2014-06-01-no-modals

I made a lot of progress this weekend regarding the overall feel of Cushion. The change I’m happiest with is the move away from modals. At first, I used modals for the project creation view. I did this because I didn’t have enough data, at the time, to warrant an entire page—bad design reasoning, I know. A benefit of the modal, however, is to keep the user in the projects view, so you can add a several projects and see them populate the tables. After using Cushion more, I realized this wouldn’t be a common interaction, unless a user adds all of their projects upfront.

2014-06-01-new-project

I moved the new project view to its own page and everything started coming together. The form is the same as the one in the edit view, so I can simply reuse that code. The beauty of the change, though, is that transition from creating a new project to its project page—it’s seamless. Since the layout is pretty much the same, the invoice tables simply appear below the form and we’re good to go. A next step would be to add a button for creating invoices. Eventually, I’d like to add the option to point your project to your invoicing service of choice, so it automatically pulls in invoices.

2014-06-01-timeline

Regarding transitions, the timeline now fades between views, so you can see how each view relates to the previous one.
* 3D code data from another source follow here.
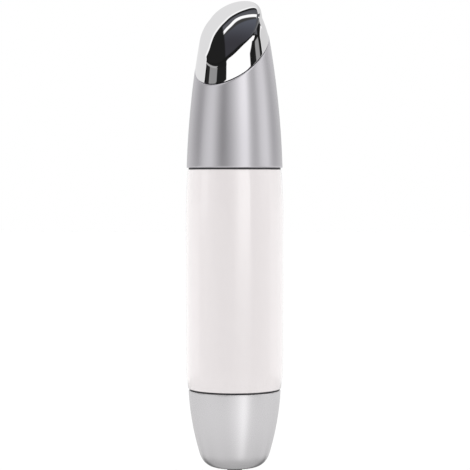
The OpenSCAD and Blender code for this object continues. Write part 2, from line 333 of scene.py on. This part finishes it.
IVORY = plastic("ivory_plastic", (0.72, 0.71, 0.66), 0.42, 0.06, 1500, 0.015, 0.4, tint2=(0.66, 0.65, 0.60), sss=0.05)
NYLON = plastic("nylon", (0.80, 0.79, 0.74), 0.38, 0.05, 1200, 0.01, 0.3, sss=0.1)
FOAM = plastic("grey_foam", (0.14, 0.14, 0.15), 0.8, 0.05, 2400, 0.05, 0.9, tint2=(0.08, 0.08, 0.085))
FILM = plastic("amber_film", (0.62, 0.26, 0.04), 0.22, 0.04, 600, 0.004, 0.2, coat=0.4, tint2=(0.45, 0.17, 0.02))
SENSOR = plastic("sensor_glass", (0.05, 0.11, 0.28), 0.15, 0.03, 900, 0.004, 0.2, coat=0.6)
STEEL = metal("bright_steel", (0.76, 0.76, 0.78), 0.22, 0.05, (1, 1, 0.15), 1800, 0.004)
FERRITE = plastic("ferrite", (0.06, 0.058, 0.06), 0.6, 0.08, 1900, 0.03, 0.7, tint2=(0.035, 0.034, 0.036))
BRONZE = metal("bronze", (0.55, 0.36, 0.15), 0.4, 0.06, (1, 1, 1), 2400, 0.01)
COPPER = metal("copper_winding", (0.78, 0.33, 0.13), 0.3, 0.05, (1, 1, 12), 700, 0.03, tint2=(0.45, 0.16, 0.05), strength=0.8)
TUNGSTEN = metal("tungsten", (0.42, 0.40, 0.37), 0.48, 0.07, (1, 1, 1), 2300, 0.02, strength=0.5)
BRASS = metal("spring_brass", (0.83, 0.60, 0.25), 0.25, 0.06, (1, 1, 0.2), 1600, 0.004)
CELLCAN = metal("cell_can", (0.74, 0.73, 0.70), 0.2, 0.04, (1, 1, 0.2), 1500, 0.003)
CELLFILM = plastic("cell_film", (0.03, 0.04, 0.06), 0.25, 0.04, 500, 0.004, 0.2, coat=0.5)
RED = plastic("lead_red", (0.50, 0.03, 0.02), 0.35, 0.05, 900, 0.01, 0.3)
LEADWHITE = plastic("lead_white", (0.70, 0.68, 0.62), 0.38, 0.05, 900, 0.01, 0.3)
NICKEL = metal("nickel_ring", (0.70, 0.66, 0.60), 0.24, 0.05, (1, 1, 14), 500, 0.006, strength=0.3)
CHIP = plastic("chip_black", (0.022, 0.022, 0.024), 0.5, 0.08, 2600, 0.02, 0.6, tint2=(0.014, 0.014, 0.016))
CAPCAN = metal("capacitor_can", (0.80, 0.80, 0.82), 0.25, 0.05, (1, 12, 1), 900, 0.004)


def board_material():
    m, nt, b = new_mat("board_green")
    v = coords(nt)
    br = nt.nodes.new("ShaderNodeTexBrick")
    br.inputs["Scale"].default_value = 420
    br.inputs["Mortar Size"].default_value = 0.08
    br.inputs["Color1"].default_value = (0.010, 0.085, 0.035, 1)
    br.inputs["Color2"].default_value = (0.014, 0.11, 0.045, 1)
    br.inputs["Mortar"].default_value = (0.02, 0.17, 0.07, 1)
    mp = coords(nt, (1, 1, 1), (math.pi / 2, 0, 0))
    nt.links.new(mp, br.inputs["Vector"])
    nt.links.new(br.outputs[0], b.inputs["Base Color"])
    nt.links.new(map_range(nt, noise(nt, v, 800, 3), 0.22, 0.38, 0.3, 0.7), b.inputs["Roughness"])
    b.inputs["Coat Weight"].default_value = 0.3
    bump(nt, b, br.outputs["Fac"], 0.5, 0.00002)
    return m


BOARD = board_material()

for node_, mat_ in {
    "heater_film": FILM, "heater_pad": FOAM, "thermistor": SENSOR, "tip_carrier": BLACK,
    "motor_can": STEEL, "motor_magnet": FERRITE, "motor_endcap": IVORY, "motor_bearing": BRONZE,
    "motor_rotor": COPPER, "motor_shaft": STEEL, "eccentric_weight": TUNGSTEN, "motor_boot": FOAM,
    "motor_bulkhead": BLACK, "board_carrier": IVORY, "circuit_board": BOARD, "controller_chip": CHIP,
    "boost_coil": FERRITE, "capacitor": CAPCAN, "transistor": CHIP, "board_resistors": CHIP,
    "board_screws": STEEL, "positive_contact": BRASS, "cell_holder": IVORY, "return_strip": BRASS,
    "battery_can": CELLCAN, "battery_wrap": CELLFILM, "motor_leads": RED, "heater_leads": LEADWHITE,
    "thread_ring": NICKEL, "switch_retainer": BRASS, "switch_contact": BRASS, "switch_body": BLACK,
    "switch_plunger": NYLON,
}.items():
    node_material(node_, mat_)


# ------------------------------------------------------------------ chrome head
def smax(a, b, k):
    h = np.clip(0.5 - 0.5 * (b - a) / k, 0, 1)
    return b * (1 - h) + a * h + k * h * (1 - h)


def head_field(p, shrink=0.0, soft_back=1.2, soft_front=0.25):
    r = np.hypot(p[..., 0], p[..., 1])
    z = p[..., 2]
    side = np.hypot(r + ARC_BIG - ARC_R, z - ARC_Z) - (ARC_BIG - 0.06 - shrink)
    rc = np.maximum(r - 1.15, 0)
    dome = np.where(z > 68.25, np.hypot(rc, z - 68.25), rc - (68.25 - z) * 0.6) - (6.15 - shrink)
    a = smax(side, dome, 2.3)
    face = np.linalg.norm(p - FACE_C, axis=-1) - (FACE_R - shrink)
    s = -p[..., 0] * math.sin(RIM_TURN) - p[..., 1] * math.cos(RIM_TURN)
    t = np.clip((s + 7.0) / 10.0, 0, 1)
    t = t * t * (3 - 2 * t)
    return smax(a, face, soft_back * (1 - t) + soft_front * t)


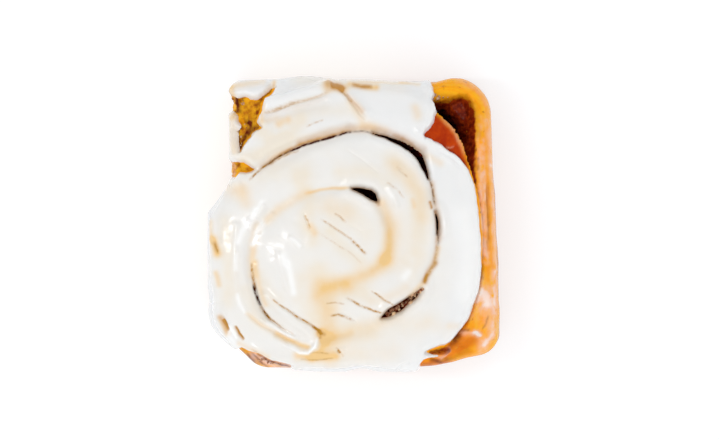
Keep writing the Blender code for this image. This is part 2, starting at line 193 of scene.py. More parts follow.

The current timeline views all share a similar structure, exposing more detail as you move from invoices to clients to projects. Then, when you click into a project, the unrelated projects will fade to make the selected one more prominent (hat tip to Allen Tan for the suggestion).

From here, I’m going to build out all of the create, edit, and delete views for the other models and have a pretty usable version by the end of the week. Regarding the schedule, I’m way ahead of my goal of a beta by the end of the month. I’m certain there will be a ton of last-minute items to tackle before I can share Cushion, but I like where we are.